The feature, “The Puffy Chair,” directed by Jay Duplass (bachelor of science ’96) and co-written with and starring his brother Mark (bachelor of science ’96), is one of 15 films competing in the American Spectrum competition. The comedy features Josh Sagers driving cross-country on a mission to deliver his father’s birthday gift—a giant purple LazyBoy. This is the Duplass brothers’ third film to screen at Sundance.
The five-minute comedy, “Flotsam/Jetsam,” written by David Zellner (bachelor of science ’96) and co-directed with his brother Nathan (bachelor of science ’96), is one of 38 films screening in the Dramatic Shorts category. The brothers have written and directed several award-winning short films, animations and music videos, including two features, “Plastic Utopia” and “Frontier.” Their short, “Foxy and the Weight of the World,” makes its debut at Slamdance Film Festival the same week.
Also competing in the Dramatic Shorts category is John Bryant’s (bachelor of science ’96) short film “Oh My God.” Bryant wrote and directed the comedy about a desperate man who comes home to find his family has fallen victim to a brutal attack, and proceeds to frame himself. Bryant also served as director of photography on “Foxy and the Weight of the World” (screening at Slamdance Film Festival) and was a member of the production crew on “The Puffy Chair” (also screening at Sundance Film Festival).

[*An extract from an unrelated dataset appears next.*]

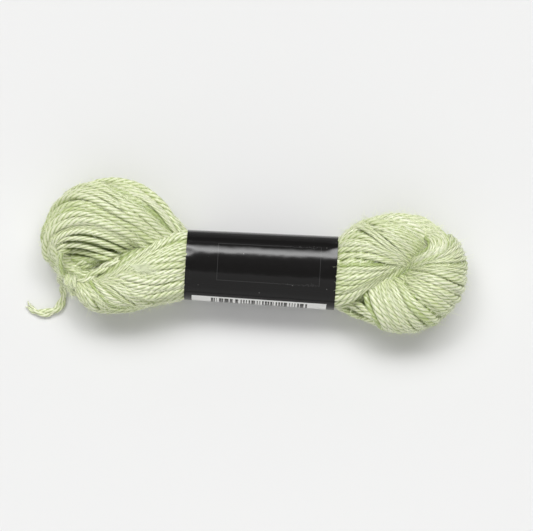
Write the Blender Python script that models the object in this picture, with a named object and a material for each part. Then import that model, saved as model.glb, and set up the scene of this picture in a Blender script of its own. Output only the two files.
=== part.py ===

Five University of Texas at Austin alumni and students are screening at this year’s Slamdance Film Festival, Jan. 21-28 in Park City.
Courtney Davis (Master of Fine Arts ’03) wrote and directed the four-minute animated film “Milton is a Shitbag,” which is one of nine short films competing in Anarchy, Slamdance’s online short film competition. The winning film will be determined by the most votes. The public is encouraged to vote at the Anarchy Web site.
Melissa Henry Pratt (Master of Fine Arts ’04) directed and edited the 18-minute film “Below the Break” about a young paraplegic woman venturing out into the singles scene in New Orleans. Master of Fine Arts candidate Paul Gordon was director of photography on the film, which will makes its world premiere in the Gallery Shorts competition
“Foxy and the Weight of the World,” written and directed by David Zellner and produced by his brother Nathan, will make its world premiere in the Short Narrative competition. The nine-minute film is about a despicable young man, at the end of his life, espousing his comically bleak and bitter worldview to his only friend, his dog Foxy.
About Sundance Film Festival
The 2005 Sundance Film Festival considered 2,613 feature films, including 1,385 U.S. feature films and 1,228 international feature films. This year’s festival includes films from 26 countries, including Angola, Ecuador and Portugal. Festival films screen in 10 sections: Documentary Competition, Dramatic Competition, World Cinema Documentary Competition, and World Cinema Dramatic Competition, Premieres, American Spectrum, Frontier, Park City at Midnight, Special Screenings and Sundance Collection.
About Slamdance Film Festival
Slamdance Film Festival, considered an alternative to Sundance Film Festival, was started in 1995 by a group of independent filmmakers. It is a year-round organization dedicated to emerging filmmakers and their vision. Slamdance Film Festival has established a unique reputation for premiering independent films by first-time directors working with limited budgets. The festival continues to be true to its roots and is organized and programmed by active filmmakers. Past Slamdance films have been picked up for distribution, invited to festivals around the world and have won Independent Spirit Awards, the Palm D’Or, and an Academy Award Oscar®. Slamdance Film Festival alumni include “Memento” Director Christopher Nolan, the Emmy Award-winning Russo brothers and “Monster’s Ball” Director Marc Forster.